One side is a thorn the other one a screw. Just drill holes in your tire and screw them in.
Not nice to wood floors in the inside of a house, but in a desert spikes can not damage much, but provide excellent traction.
Enjoy!
Mike
I wanted to do spikes. I plan to stay away from rocks so they would be great. The tire is very thin plastic. It will be in really hot temps, on hot sand. I feel the spikes will work their way out. The other part is you can't get inside of the tire, it's sealed all around.
There's a place called Performance Cycle a couple miles from here. I can get anything out of their recycle bin for free. They said people ask all the time. It's not costing me anything so I'm going to test it.

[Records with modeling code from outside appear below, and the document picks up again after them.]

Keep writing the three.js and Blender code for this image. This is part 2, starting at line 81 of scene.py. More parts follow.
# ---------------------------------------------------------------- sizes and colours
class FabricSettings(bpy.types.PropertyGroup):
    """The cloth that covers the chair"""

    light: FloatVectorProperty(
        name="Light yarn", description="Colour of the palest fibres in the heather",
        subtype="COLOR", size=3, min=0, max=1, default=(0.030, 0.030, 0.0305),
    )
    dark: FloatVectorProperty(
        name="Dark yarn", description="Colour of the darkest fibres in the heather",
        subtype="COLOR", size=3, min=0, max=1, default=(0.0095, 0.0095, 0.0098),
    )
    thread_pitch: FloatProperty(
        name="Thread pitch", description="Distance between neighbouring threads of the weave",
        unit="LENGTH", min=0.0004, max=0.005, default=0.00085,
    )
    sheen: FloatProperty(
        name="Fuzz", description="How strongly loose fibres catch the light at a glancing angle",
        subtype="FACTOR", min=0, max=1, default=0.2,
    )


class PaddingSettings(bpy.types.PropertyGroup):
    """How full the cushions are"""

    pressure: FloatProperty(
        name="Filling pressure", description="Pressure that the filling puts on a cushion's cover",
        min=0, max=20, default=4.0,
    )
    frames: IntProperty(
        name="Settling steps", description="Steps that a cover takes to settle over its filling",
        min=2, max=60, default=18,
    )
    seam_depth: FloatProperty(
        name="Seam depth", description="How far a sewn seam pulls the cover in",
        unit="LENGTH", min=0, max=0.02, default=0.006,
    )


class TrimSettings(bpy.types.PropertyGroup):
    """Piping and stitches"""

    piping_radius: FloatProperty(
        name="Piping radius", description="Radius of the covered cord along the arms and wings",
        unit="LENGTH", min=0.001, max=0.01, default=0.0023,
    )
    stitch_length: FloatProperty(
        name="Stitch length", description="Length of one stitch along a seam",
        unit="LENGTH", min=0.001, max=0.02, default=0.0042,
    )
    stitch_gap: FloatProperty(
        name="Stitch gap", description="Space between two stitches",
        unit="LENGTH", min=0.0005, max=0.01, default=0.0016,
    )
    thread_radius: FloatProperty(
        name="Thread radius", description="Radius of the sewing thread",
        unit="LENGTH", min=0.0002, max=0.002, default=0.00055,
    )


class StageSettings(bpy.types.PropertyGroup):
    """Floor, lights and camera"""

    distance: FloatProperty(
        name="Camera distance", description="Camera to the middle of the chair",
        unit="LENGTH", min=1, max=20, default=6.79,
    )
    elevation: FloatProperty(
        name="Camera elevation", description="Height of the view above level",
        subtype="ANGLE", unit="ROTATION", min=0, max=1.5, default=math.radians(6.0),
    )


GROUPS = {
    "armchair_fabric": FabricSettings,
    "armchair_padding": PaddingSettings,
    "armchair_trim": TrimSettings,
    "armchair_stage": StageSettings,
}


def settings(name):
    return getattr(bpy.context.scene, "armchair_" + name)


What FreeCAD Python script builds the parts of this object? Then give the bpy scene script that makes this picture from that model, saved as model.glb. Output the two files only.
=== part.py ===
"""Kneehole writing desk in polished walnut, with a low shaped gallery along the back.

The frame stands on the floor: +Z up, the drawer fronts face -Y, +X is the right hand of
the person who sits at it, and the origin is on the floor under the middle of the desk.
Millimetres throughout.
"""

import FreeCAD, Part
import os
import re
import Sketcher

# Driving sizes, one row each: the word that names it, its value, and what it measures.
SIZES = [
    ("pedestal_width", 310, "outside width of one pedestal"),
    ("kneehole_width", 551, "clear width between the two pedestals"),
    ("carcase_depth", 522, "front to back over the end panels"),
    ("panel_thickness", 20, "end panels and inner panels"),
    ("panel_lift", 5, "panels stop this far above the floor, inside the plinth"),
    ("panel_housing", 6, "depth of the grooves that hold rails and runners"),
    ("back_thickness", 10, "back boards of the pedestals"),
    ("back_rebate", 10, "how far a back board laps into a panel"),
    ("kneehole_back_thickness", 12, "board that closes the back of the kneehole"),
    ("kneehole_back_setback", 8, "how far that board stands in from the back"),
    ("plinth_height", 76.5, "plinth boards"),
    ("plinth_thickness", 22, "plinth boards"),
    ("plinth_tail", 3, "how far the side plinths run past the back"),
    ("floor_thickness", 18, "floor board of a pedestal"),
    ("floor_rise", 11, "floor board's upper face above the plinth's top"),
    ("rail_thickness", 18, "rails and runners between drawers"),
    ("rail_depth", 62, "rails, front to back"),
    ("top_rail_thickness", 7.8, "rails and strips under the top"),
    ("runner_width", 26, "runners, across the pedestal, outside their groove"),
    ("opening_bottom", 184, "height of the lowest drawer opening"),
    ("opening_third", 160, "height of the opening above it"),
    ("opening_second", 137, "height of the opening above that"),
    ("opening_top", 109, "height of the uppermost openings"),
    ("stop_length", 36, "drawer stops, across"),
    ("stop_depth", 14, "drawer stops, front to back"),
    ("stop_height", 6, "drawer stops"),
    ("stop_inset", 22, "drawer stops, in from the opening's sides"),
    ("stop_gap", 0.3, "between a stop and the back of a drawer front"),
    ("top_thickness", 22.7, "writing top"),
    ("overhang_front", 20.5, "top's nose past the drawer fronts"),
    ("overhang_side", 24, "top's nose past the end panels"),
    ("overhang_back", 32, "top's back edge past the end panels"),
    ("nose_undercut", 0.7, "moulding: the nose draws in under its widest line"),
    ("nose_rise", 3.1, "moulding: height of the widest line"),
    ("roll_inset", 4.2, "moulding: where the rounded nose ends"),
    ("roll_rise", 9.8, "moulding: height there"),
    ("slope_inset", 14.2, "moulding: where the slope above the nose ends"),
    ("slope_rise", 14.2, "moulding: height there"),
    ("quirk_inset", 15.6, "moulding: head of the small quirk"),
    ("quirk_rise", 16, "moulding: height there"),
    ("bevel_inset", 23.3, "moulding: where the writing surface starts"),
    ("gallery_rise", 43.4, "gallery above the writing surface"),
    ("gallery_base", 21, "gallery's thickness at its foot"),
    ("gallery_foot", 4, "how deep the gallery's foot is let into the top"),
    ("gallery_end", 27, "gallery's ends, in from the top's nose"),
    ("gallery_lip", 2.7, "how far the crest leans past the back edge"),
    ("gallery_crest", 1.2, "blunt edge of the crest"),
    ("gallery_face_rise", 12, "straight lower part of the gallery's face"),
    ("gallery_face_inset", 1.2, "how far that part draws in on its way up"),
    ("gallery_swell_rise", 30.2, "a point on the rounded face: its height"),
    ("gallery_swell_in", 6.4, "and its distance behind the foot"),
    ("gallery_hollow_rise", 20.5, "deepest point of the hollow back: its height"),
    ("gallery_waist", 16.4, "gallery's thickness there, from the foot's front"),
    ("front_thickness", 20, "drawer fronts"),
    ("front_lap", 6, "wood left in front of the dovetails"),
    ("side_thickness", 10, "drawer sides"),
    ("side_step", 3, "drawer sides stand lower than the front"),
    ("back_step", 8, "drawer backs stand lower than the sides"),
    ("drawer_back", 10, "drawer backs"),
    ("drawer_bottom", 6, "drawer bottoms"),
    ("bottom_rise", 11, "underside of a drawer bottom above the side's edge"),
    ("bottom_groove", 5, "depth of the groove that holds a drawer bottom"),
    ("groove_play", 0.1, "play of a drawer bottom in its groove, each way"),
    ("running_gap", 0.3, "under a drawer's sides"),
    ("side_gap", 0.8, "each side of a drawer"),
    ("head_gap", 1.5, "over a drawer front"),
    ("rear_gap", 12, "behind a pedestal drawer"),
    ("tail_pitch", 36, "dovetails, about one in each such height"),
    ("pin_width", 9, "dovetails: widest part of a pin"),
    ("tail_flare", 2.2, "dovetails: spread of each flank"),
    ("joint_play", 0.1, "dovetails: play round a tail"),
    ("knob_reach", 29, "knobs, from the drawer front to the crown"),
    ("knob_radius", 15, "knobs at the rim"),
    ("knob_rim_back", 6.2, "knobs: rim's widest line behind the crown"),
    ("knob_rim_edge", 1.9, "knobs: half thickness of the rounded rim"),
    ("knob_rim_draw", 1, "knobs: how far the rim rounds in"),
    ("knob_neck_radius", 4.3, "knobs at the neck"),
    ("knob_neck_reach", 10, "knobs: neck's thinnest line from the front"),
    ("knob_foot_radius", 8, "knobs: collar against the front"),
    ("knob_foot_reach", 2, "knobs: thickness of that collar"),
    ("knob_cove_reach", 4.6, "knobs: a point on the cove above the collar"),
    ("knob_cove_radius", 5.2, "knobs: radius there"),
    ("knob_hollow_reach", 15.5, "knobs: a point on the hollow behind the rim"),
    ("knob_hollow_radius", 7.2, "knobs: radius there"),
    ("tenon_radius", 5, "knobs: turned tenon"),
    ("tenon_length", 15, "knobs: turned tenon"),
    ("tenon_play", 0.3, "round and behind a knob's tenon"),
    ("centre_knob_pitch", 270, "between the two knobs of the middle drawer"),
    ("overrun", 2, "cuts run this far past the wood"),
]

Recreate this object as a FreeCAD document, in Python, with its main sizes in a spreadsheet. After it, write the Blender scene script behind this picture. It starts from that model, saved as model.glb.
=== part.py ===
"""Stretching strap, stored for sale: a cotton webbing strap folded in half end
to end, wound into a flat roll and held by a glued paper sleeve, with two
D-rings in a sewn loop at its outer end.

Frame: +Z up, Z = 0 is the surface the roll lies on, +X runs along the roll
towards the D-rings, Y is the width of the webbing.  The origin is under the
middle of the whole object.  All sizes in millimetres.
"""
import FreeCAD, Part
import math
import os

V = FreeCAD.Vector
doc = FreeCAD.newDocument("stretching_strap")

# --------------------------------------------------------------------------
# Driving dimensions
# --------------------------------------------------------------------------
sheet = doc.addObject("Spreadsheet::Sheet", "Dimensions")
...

The reality is, without any suspension we're going to have to stick to flat ground. I feel like the traction we have is enough. Everything revolves around not getting stuck.
Most glue would make it stiff. I have some flexible white glue, aka canopy glue, and 4 screws evenly distributed. Maybe some epoxy on the edges?
I hope that works. Batteries will be here Thursday. Things are looking good for this weekend's beach test.
Don't forget the other choices: contact cement, Liquid Nails, Gorilla Glue, silicone. The canopy cement sounds like a contact cement.
The two different materials may be difficult to join without some high tech adhesive. Plenty rivets?